Abstract

Flutes have been described and interpreted for many years as sole marks, preserved in positive relief on the bases of sandstone beds, and formed on underlying firm mud substrates mainly by corrasion at the sediment/water interface by fluvial, tidal, or turbidity currents. Structures resembling flutes (herein termed flute-like marks, or FLMs) from fluvial sandstone of the Port Hood Formation (mid-Carboniferous) of western Cape Breton Island are present not only on the undersides, but also on the vertical, inclined, stepped, and top surfaces of sandstone beds in contact with mudstone bodies.
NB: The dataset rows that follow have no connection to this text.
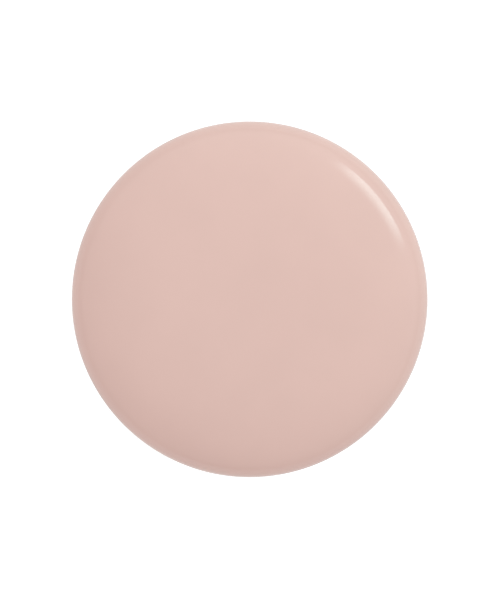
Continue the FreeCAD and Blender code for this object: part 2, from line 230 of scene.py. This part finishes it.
def meniscus_points(radius, steps=12):
    """The liquid's surface, from the edge drawn up the wall down to its level middle."""
    points = []
    for step in range(1, steps):
        inward = step / steps
        sunk = 1 - (1 - inward) ** MENISCUS_CURVE
        points.append(Vector((radius - MENISCUS_REACH * inward,
                              LIQUID_LEVEL - MENISCUS_RISE * sunk)))
    points.append(Vector((0.0, LIQUID_LEVEL - MENISCUS_RISE)))
    return points


def divided(outline, radius, spacing):
    """The outline with its upright walls of one radius divided finely, ready to be shaped."""
    points = []
    for point, following in zip(outline, outline[1:] + outline[:1]):
        points.append(point)
        if near(point.x, radius) and near(following.x, radius):
            count = max(1, round(abs(following.y - point.y) / spacing))
            points.extend(point.lerp(following, step / count) for step in range(1, count))
    return points


def band(first, second):
    """The faces between two rings of points. A ring of one point is a pole."""
    if len(first) == 1 and len(second) == 1:
        return []
    faces = []
    around = max(len(first), len(second))
    for step in range(around):
        after = (step + 1) % around
        if len(first) == 1:
            faces.append((first[0], second[after], second[step]))
        elif len(second) == 1:
            faces.append((first[step], first[after], second[0]))
        else:
            faces.append((first[step], first[after], second[after], second[step]))
    return faces


def turned(name, outline, around=AROUND, shape=None):
    """A mesh turned about Z from a closed outline. shape(radii, heights, angles) gives the radii
    of one ring's points."""
    angles = np.arange(around) * (2 * math.pi / around)
    vertices = []
    rings = []
    for across, up in outline:
        if near(across, 0):
            rings.append([len(vertices)])
            vertices.append((0.0, 0.0, up))
            continue
        radii = np.full(around, across)
        if shape is not None:
            radii = shape(radii, np.full(around, up), angles)
        rings.append(range(len(vertices), len(vertices) + around))
        vertices.extend(zip(radii * np.cos(angles), radii * np.sin(angles), [up] * around))

    faces = []
    for first, second in zip(rings, rings[1:] + rings[:1]):
        faces.extend(band(first, second))
    return add_mesh(name, vertices, faces)


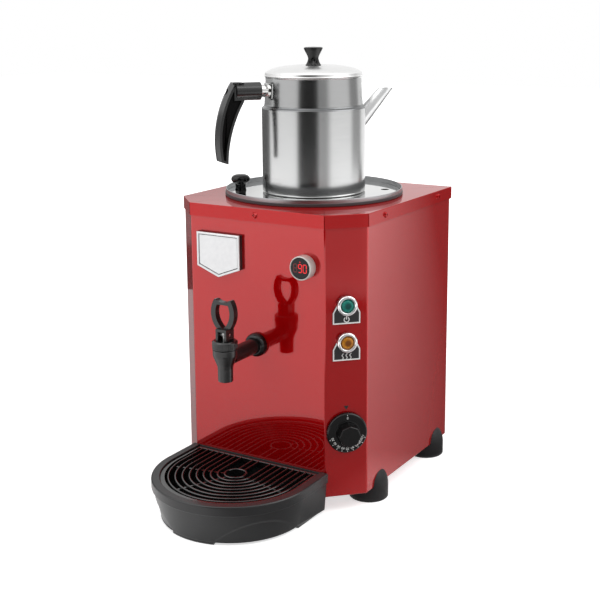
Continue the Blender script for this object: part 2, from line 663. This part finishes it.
radii = [BRIM_R * math.cos(math.radians(90 * i / DOME_STEPS)) for i in range(1, DOME_STEPS + 1)]
satin_steel = grained("satin_steel", ink(234, 234, 233), ink(224, 224, 224), 0.26, 0.08, 120, 2)
finished("pot_lid", spun(
    [(49.3, -7, 0), (49.3, 0.2, 0), (51.9, 0.1, 0), (BRIM_R, 0.5, 0.2), (BRIM_R - 0.4, 0.95, 0.2),
     (BRIM_R - 0.9, 1.15, 0)]
    + [(r, dome(r), 0) for r in radii if r < BRIM_R - 1] + [(0, dome(0) - LID_T, 0)]
    + [(r * 0.985, dome(r) - LID_T, 0) for r in reversed(radii) if 1 < r < 49]
    + [(48.5, 0.2, 0), (48.5, -7, 0)], 160),
    satin_steel, "teapot_lid", ["teapot_lid"],
    on_pot @ shift(0, 0, POT_LID_Z), 30)

# ---------- Teapot knob ----------
# A bakelite knob with a narrow waist that sits in the lid's dip. Shallow flutes run round
# its foot.
POT_KNOB_Z = 133.1
FLUTES, FLUTE_LOW, FLUTE_H, FLUTE_SWELL = 16, 0.5, 7, 0.07
knob = spun([(0, 0.15, 0), (8.2, 0.15, 0.2), (8.2, 1.0, 0.4), (6.6, 2.8, 1.2),
             (5.2, 6.2, 2.5), (5.9, 10.2, 3), (9.4, 16.6, 1.5), (10.3, 18.8, 0.5),
             (9.1, 19.8, 0.8), (0, 20.3, 0)], 96)
for v in knob.verts:
    up = (v.co.z - FLUTE_LOW) / FLUTE_H
    if 0 < up < 1:
        turn = math.atan2(v.co.y, v.co.x)
        swell = 1 + FLUTE_SWELL * math.cos(FLUTES * turn) * math.sin(math.pi * up)
        v.co.x *= swell
        v.co.y *= swell
finished("pot_knob", knob, bakelite, "teapot_lid", ["teapot_knob"],
         on_pot @ shift(0, 0, POT_KNOB_Z))

# ---------- Tap ----------
# A self-closing tap moulded in black nylon: nozzle, cone and collar in one with the shank,
# a ribbed bonnet, a loop of a handle, and a shiny domed nut against the panel.
TAP_OUT, TAP_Z, NOZZLE_Z = 56.5, 165.5, 142.7
on_front = turned(90, "X")


def moved(shape, matrix):
    """A shape in another place."""
    bmesh.ops.transform(shape, matrix=matrix, verts=shape.verts)
    return shape


def joined(*shapes):
    """Several shapes as one."""
    whole = shapes[0]
    for extra in shapes[1:]:
        data = bpy.data.meshes.new("part")
        extra.to_mesh(data)
        extra.free()
        whole.from_mesh(data)
        bpy.data.meshes.remove(data)
    return whole


tap_black = moulded("tap_nylon", ink(16, 15, 15), ink(26, 25, 25), 0.2, 800.0, 0.00001,
                    Specular_IOR_Level=0.5)
tap_upright = spun([(4.4, 0, 0.3), (7.4, 0, 0.6), (7.6, 15, 2), (12.2, 26.3, 1.5),
                    (12.2, 33.0, 0.6), (10, 33.4, 0.4), (10, 41, 0.3), (8.4, 41, 0.3),
                    (8.4, 19.3, 0), (4.4, 19.3, 0)], 96)
tap_shank = spun([(3.4, 9, 0), (8, 9, 0), (8, 84.5, 0.6), (3.4, 84.5, 0.4)], 96)
moved(tap_upright, shift(0, -TAP_OUT, NOZZLE_Z))
moved(tap_shank, shift(0, -TAP_OUT, TAP_Z) @ on_front.inverted())
finished("tap_spigot", joined(tap_upright, tap_shank), tap_black, "housing", ["tap_body"])
finished("tap_cap", softened("tap_bonnet", 0.2), tap_black, "housing", ["tap_bonnet"])
finished("tap_grip", softened("tap_handle", 1.1, 3), tap_black, "tap_lever", ["tap_handle"])
shiny_bakelite = moulded("nut_bakelite", ink(12, 11, 12), ink(22, 21, 21), 0.12, 300.0, 0.00001,
                         Specular_IOR_Level=0.3)
finished("tap_collar_nut", spun([(8.1, 0, 0), (12.3, 0, 0.4), (12.3, 3.2, 1.2), (11.4, 6.0, 1.6),
                                 (9.6, 8.0, 1.2), (8.1, 8.0, 0.4)], 96),
         shiny_bakelite, "housing", ["tap_flange_nut"],
         shift(0, 0, TAP_Z) @ on_front)

# ---------- Lamps ----------
# Two signal lamps on the cut corner: chrome bezels, ribbed lenses, green over amber, and
# black name plates with a white edge that show a mains mark and a heat mark.
CUT_X, CUT_Y = (BODY_W - CUT) / 2, CUT / 2
PLATE_T, PRINT_T, EDGE_W = 1.2, 0.1, 1.3
MARK_T, MARK_DOWN = 0.12, 0.11
TAB = ((-14, -19), (14, -19), (14, -7.5), (10, 0), (7, 7.2), (-7, 7.2), (-10, 0), (-14, -7.5))
LAMPS = (("heating", 162.5, "amber_lens", ink(214, 140, 26), ink(84, 38, 2)),
         ("power", 199.9, "green_lens", ink(20, 150, 132), ink(0, 44, 46)))


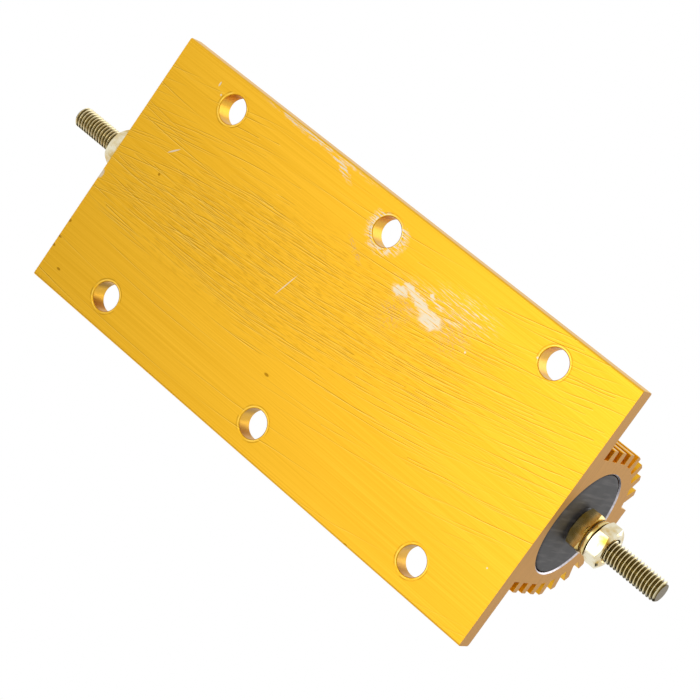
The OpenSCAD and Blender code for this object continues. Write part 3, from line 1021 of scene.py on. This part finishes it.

These occurrences are difficult to reconcile with primary sedimentary processes, even allowing for complex and fortuitous preservation, e.g., by erosion of slumped mudstone bodies or as scoured and overturned mudstone boulders. The presence of associated soft-sediment deformation structures, such as convolute bedding, mudstone diapirs, and mud-injection structures, some of which also have flute-like marks on their surfaces, suggests that these structures are explained more readily by sediment intrusion (rheoplasis) than by current scour and infill. Since flute-like marks have been recognized as positive-relief structures on both upper and inclined mudstone-sandstone interfaces in modern tidal-flat environments and on experimental injection structures, we reemphasize that they should not be regarded as excellent criteria for indicating "way-up" and paleocurrent direction.